No boosts. No quests. Expect to deliver to the Strip. Welcome back!


----------



## Alderson (Jan 17, 2019)

AtomicBlonde said:


> No boosts. No quests. Expect to deliver to the Strip. Welcome back!


Thanks, looking forward to it. So nothing in Henderson? I've delivered on the strip before, pain in the butt


----------



## AtomicBlonde (Aug 26, 2018)

Alderson said:


> Thanks, looking forward to it. So nothing in Henderson? I've delivered on the strip before, pain in the butt


Henderson isn't my part of town, but when I end up there I get pings. Should be fine. Just don't think working there willl get you out of Strip runs.
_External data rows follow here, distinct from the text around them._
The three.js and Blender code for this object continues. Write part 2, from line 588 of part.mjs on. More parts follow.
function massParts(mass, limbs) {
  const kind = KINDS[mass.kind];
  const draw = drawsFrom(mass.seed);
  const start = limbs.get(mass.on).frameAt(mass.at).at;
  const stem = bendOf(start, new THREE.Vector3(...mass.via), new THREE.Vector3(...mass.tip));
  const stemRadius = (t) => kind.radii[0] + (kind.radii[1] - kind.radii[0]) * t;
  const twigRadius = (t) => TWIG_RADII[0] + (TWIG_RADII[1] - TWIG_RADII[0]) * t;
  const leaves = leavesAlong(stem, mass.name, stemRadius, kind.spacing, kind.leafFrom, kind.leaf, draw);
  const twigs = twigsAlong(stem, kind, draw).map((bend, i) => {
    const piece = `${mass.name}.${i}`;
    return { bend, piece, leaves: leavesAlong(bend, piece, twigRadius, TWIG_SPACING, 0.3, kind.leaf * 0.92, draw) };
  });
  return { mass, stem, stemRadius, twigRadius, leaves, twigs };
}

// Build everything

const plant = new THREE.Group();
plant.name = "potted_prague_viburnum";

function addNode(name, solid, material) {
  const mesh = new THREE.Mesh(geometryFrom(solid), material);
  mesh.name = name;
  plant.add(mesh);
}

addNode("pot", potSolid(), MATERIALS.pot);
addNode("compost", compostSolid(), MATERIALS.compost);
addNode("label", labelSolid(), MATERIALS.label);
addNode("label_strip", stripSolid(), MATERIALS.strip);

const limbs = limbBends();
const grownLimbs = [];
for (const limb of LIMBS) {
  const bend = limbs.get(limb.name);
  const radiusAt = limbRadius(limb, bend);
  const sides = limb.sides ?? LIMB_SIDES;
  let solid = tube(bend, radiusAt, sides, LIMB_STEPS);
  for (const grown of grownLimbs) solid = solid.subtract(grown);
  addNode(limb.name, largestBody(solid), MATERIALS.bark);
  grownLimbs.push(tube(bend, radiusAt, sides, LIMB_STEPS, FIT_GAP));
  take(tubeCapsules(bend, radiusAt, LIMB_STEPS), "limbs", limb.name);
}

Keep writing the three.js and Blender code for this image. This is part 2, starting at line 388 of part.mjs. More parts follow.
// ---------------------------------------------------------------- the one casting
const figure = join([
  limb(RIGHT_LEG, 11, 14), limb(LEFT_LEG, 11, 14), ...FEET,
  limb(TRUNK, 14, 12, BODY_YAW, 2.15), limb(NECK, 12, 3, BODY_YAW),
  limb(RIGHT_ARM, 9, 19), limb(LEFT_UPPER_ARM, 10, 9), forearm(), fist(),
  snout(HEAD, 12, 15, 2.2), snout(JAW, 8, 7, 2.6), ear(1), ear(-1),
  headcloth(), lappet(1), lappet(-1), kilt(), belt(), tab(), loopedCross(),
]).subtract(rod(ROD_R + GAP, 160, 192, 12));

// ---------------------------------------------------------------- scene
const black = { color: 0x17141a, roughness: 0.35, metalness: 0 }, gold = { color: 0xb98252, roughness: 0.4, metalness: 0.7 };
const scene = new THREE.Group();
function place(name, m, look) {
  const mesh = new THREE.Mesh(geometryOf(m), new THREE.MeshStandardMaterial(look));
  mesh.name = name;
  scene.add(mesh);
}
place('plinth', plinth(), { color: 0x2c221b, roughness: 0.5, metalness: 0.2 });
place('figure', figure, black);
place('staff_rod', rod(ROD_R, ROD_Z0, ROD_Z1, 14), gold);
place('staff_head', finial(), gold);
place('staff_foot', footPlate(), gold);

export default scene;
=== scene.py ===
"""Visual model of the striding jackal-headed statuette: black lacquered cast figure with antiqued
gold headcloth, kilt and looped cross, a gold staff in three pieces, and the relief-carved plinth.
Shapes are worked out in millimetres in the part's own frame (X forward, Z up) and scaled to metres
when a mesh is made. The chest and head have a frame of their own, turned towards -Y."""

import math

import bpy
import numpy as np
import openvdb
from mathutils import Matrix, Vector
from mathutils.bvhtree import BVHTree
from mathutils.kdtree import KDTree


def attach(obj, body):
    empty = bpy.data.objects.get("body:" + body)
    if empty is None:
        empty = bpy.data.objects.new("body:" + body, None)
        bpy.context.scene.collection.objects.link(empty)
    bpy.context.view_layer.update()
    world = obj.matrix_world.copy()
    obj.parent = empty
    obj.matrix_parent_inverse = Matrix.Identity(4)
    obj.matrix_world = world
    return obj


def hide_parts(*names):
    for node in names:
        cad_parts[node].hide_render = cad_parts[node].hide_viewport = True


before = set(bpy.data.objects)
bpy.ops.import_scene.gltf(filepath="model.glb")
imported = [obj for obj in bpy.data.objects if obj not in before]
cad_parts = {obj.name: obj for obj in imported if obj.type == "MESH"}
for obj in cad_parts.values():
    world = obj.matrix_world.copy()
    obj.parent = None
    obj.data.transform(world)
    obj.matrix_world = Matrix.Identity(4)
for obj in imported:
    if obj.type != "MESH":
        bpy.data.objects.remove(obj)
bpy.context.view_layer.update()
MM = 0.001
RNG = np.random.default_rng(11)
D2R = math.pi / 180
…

The key to Strip runs is to take charge right away. Don't offer to deliver to the room, even if it's a hotel that allows it. Tell the customer to meet you at Uber pickup. Some of them will want main valet instead. If you go to main valet, the number of seconds (not minutes) until you get kicked out varies by property, but if the customer is already there when you arrive you can probably get away with it.

No one expects room delivery unless you offer it. Newbies offer it. Don't do that, or the delivery will take an hour or more.


----------



## Alderson (Jan 17, 2019)

AtomicBlonde said:


> Henderson isn't my part of town, but when I end up there I get pings. Should be fine. Just don't think working there willl get you out of Strip runs.
> 
> The key to Strip runs is to take charge right away. Don't offer to deliver to the room, even if it's a hotel that allows it. Tell the customer to meet you at Uber pickup. Some of them will want main valet instead. If you go to main valet, the number of seconds (not minutes) until you get kicked out varies by property, but if the customer is already there when you arrive you can probably get away with it.
> 
> No one expects room delivery unless you offer it. Newbies offer it. Don't do that, or the delivery will take an hour or more.


Thanks, that's great advice. I may use this thread to ask a few more questions, if you don't mind. I appreciate the info. I've been gone for a few years, did regular delivery then, no apps existed.

I did all types of delivery, so crisscrossing the valley isn't new to me, plus the beltway appears to finally be finished. Thanks again for your help.


----------



## AtomicBlonde (Aug 26, 2018)

Alderson said:


> Thanks, that's great advice. I may use this thread to ask a few more questions, if you don't mind. I appreciate the info. I've been gone for a few years, did regular delivery then, no apps existed.
> 
> I did all types of delivery, so crisscrossing the valley isn't new to me, plus the beltway appears to finally be finished. Thanks again for your help.


Just don't ask for my hotspots. Lol

If you want to work Henderson I wouldn't know them anyway.

Beltway is done but not all of the north part is freeway yet. You've definitely been gone a while if that's your benchmark!


----------



## Alderson (Jan 17, 2019)

AtomicBlonde said:


> Just don't ask for my hotspots. Lol
> 
> If you want to work Henderson I wouldn't know them anyway.
> 
> Beltway is done but not all of the north part is freeway yet. You've definitely been gone a while if that's your benchmark!


Yeah it's been a bit lol! Thanks again for your response


----------